Perhaps one of the most helpful ways to use the Zeigarnik effect? Understanding the Zeigarnik effect can help you be more productive. Studies of the effect at Florida State University by Roy Baumeister and EJ Masicampo found that people struggle to move on to new tasks when the tension of their incomplete task was taking up space in their mind. They advocate for writing down the details of the incomplete task and a plan for completing it to limit distraction caused by cognitive tension and relieve some of the effect's burden on the memory. Or, try to complete tasks in one sitting to really close the book on them.
How do you overcome the Zeigarnik effect?
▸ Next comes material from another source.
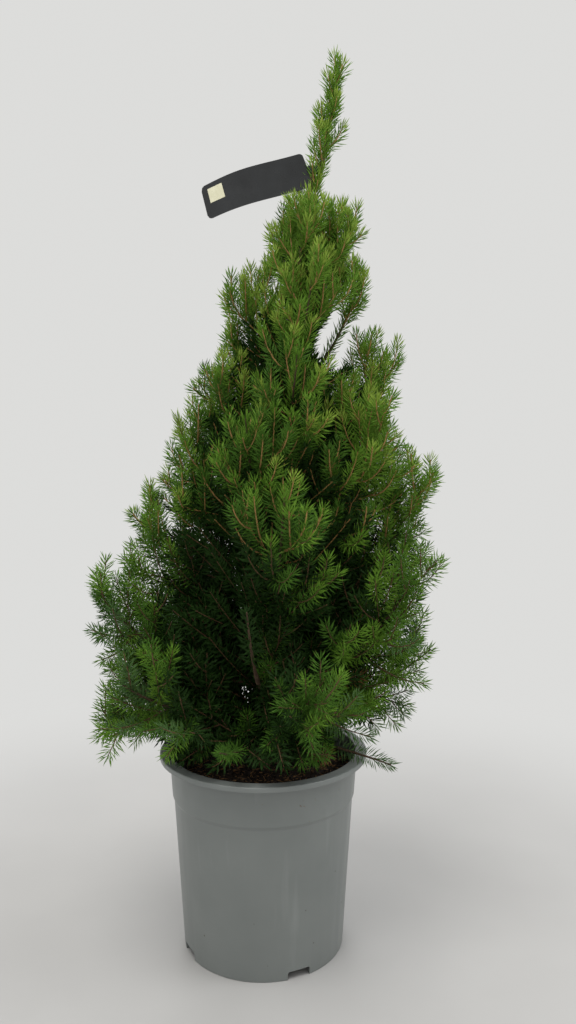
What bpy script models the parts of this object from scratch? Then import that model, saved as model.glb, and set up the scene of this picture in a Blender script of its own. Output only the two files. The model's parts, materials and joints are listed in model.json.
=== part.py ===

Do you ever wonder why you leave things unfinished? Or why you feel so drained or uncomfortable about incomplete tasks, sometimes to the point of building up dread around even the easiest items on your to-do list? The Zeigarnik effect and the tensions it creates can answer this question. You can overcome the overwhelm associated with incomplete tasks by doing the following:
1. Complete simple tasks in one sitting.
We know now that finishing a task helps us forget about it and all of its (sometimes stressful) details. To cut down on feeling mentally drained during the workday, start and finish smaller tasks in one sitting. Then, you are able to cast its details and deadlines out of your brain and save cognitive room for projects that require work across days or weeks.
2. Give yourself enough time to do tasks — don't try to squeeze them in between meetings.
While it may feel productive to knock out parts of a task between meetings, this interrupted mode of work can also contribute to cognitive tension and cause you to be distracted during your meetings. Instead, try to estimate how long something will take and give yourself enough time to finish it in one sitting.
3. If a task requires more than one work session, write down its details and a plan for completing it.
Say something is just too big to tackle at once — anything from a weeks long data project at work to a new workout plan. As we mentioned above, you can relieve the cognitive tension of not finishing this task all at once by "brain dumping" its details, maybe by taking notes in a journal or on your phone of what you need to remember and its action steps. Then, writing a plan for how you will finish the task in the future signals to your brain that it will tackled in the future and gives it the go-ahead to let the task go (for now).
4. Avoid multi-tasking.
You've probably heard before that multi-tasking isn't good for productivity, no matter how nice it feels to think you're tackling so many things at once. The strain on the brain caused by the Zeigarnik effect only reassert the harms of multi-tasking. Give your brain a break by tackling one task at a time instead of working on little bits of everything on your to-do list.
5. Relieve the Zeigarnik effect tension of the workday by writing a to-do list at the end of the day.
Ever feel like the work is just one long, incomplete task? Same. Relieve the tension of the workday by following the advice I gave for big tasks above: jot down the details of what you still have to complete and write out a plan for how you'll tackle it tomorrow. This signals to your brain that you can relieve the tension of keeping those details at the front of your mind — they'll be handled later.